Worked example: π_SFT = (0.6, 0.4), R = (1, 0), β = 0.5 → π* = (0.917, 0.083). Limits: β → 0 gives (1, 0) (reward maximizer); β → ∞ gives (0.6, 0.4) (SFT unchanged).
Reward hacking is the dominant failure mode. KL penalty is the structural defense. Operational sweet spot: β = 0.01 to 0.1; always measure achieved KL alongside win-rate against base.
Variants: Constitutional AI (RLAIF), DPO (variational shortcut), GRPO (group-relative), IPO (theoretical DPO refinement). Same variational construction, different design knobs.

Why this matters

RLHF is the technique that turned pretrained language models into useful instruction-following assistants. Every commercial instruction-tuned model from 2022 forward used RLHF or a close variant. The technique is now mature: reproducible at the ~1B parameter scale with a few thousand dollars of compute; available in open-source implementations; well-documented failure modes; well-characterized hyperparameter regimes.

What RLHF operationally verifies: reward-model accuracy, KL-from-base, win-rate against base, harm-bench refusal rates, sycophancy benchmark scores, capability retention. These are specific empirical measurements that distinguish “this RLHF run is working” from “this RLHF run is broken.”

What RLHF does not settle: the deeper value-alignment questions (what preferences should the model be aligned to, whose preferences, how to handle disagreement). The operational instruments inform those questions but they are not the same as those questions. The split is what makes RLHF a productive engineering practice: the operational side is solvable; the value side is broader and ongoing.

The Phase 1/2/3 narrative arc opens its frontier register here: Phase 1 named the algorithms, Phase 2 derived them as resolutions to structural problems, Phase 3 takes the toolkit to deployment realities and to the field’s open problems. RLHF is the opening application. Lessons 14 through 18 continue with the offline-RL pair (L14 problem definition, L15 algorithms BCQ / CQL / IQL), exploration (L16), multi-task and meta-RL (L17), and the field’s open problems (L18, closes the track).

Worked check (memory anchor)

Closed-form RLHF optimal policy:

π*(y | x) = (1 / Z(x)) · π_SFT(y | x) · exp(R_φ(x, y) / β)

Three-response practice numerics: π_SFT = (0.5, 0.3, 0.2), R = (1.0, 0.5, -1.0), β = 0.5.

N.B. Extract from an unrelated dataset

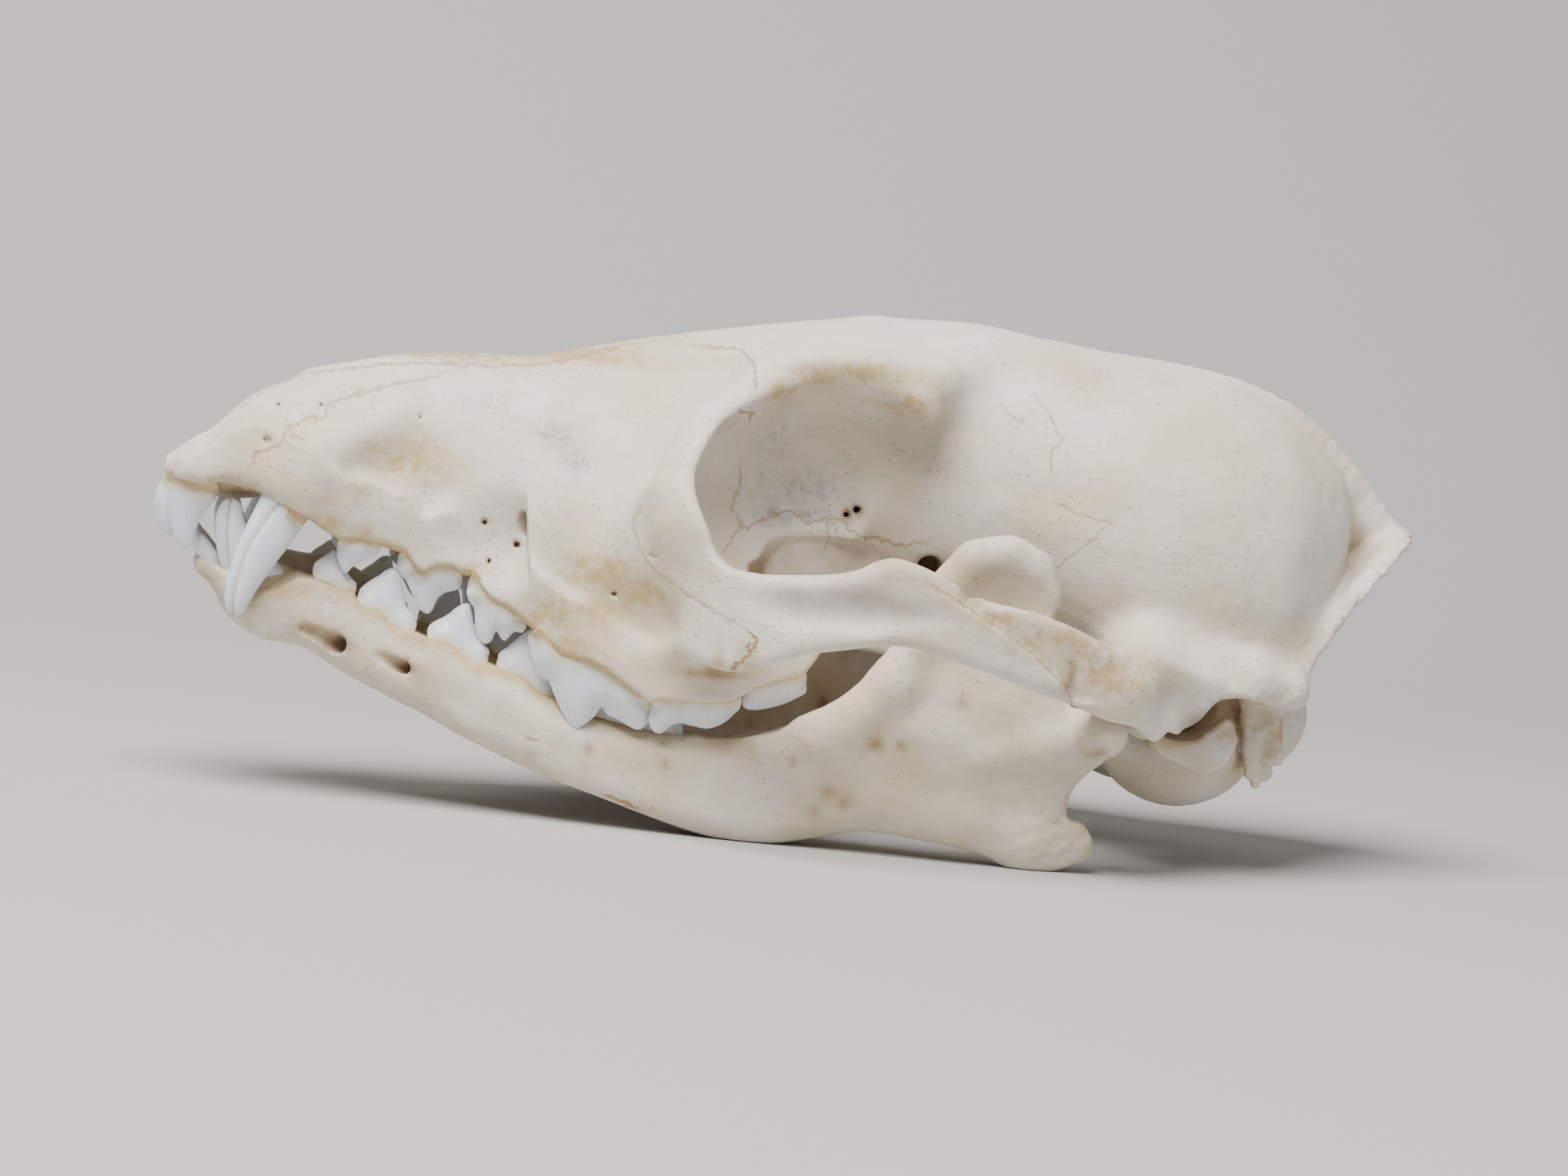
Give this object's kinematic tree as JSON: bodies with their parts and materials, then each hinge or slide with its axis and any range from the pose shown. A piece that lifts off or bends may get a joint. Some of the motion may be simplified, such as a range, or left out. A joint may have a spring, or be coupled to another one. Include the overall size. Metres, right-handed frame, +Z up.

Numerators: (3.6945, 0.8155, 0.0271)
Z = 4.5371
π* = (0.8143, 0.1797, 0.0060)

SFT prior put 50% on the best response; RLHF moved this to 81% while shifting almost all mass off the worst response (20% → 0.6%). The KL penalty prevented collapse to deterministic; the reward model signal moved mass appropriately. β → 0 gives (1, 0, 0); β → ∞ gives (0.5, 0.3, 0.2).

Where this fits

Previous (Lesson 12): Control as inference. Closed Phase 2 with the variational unification of SAC + RLHF + DPO.
This lesson: RLHF deep-dive. Opens Phase 3. Take the L8 PPO + L11/L12 variational framework and apply them to the language-model alignment problem.
Next (Lesson 14): Offline RL: the problem. The deployment-realistic setting where new data collection is forbidden and naive Q-learning diverges via extrapolation error.
Later (Lessons 15-18): Offline RL algorithms (BCQ, CQL, IQL), exploration in hard-reward environments, multi-task and meta-RL, and the field’s open problems (closes the track).

The Phase 3 framing

Phase 1 named the algorithms. Phase 2 derived them as resolutions to structural problems. Phase 3 applies them. The dispatch table from L3 told you what each algorithm estimates; the variational framework from L11-L12 told you why they all fit together; the RLHF pipeline shows you what they look like in production. Lesson 13 is the synthesis lesson: everything you learned in Phases 1-2 wired into one production-deployable pipeline.

What you should remember

RLHF wires together PPO (Lesson 8) and the variational framework (Lessons 11-12) to align pretrained language models to human preferences. Three stages (SFT → RM → PPO + KL), one variational objective, one dominant failure mode (reward hacking), one structural defense (KL penalty). The variants (Constitutional AI, DPO, GRPO, IPO) are different samplers from the same variational construction. Operational instruments distinguish working runs from failures empirically. The deeper alignment questions remain open; the operational engineering is now mature.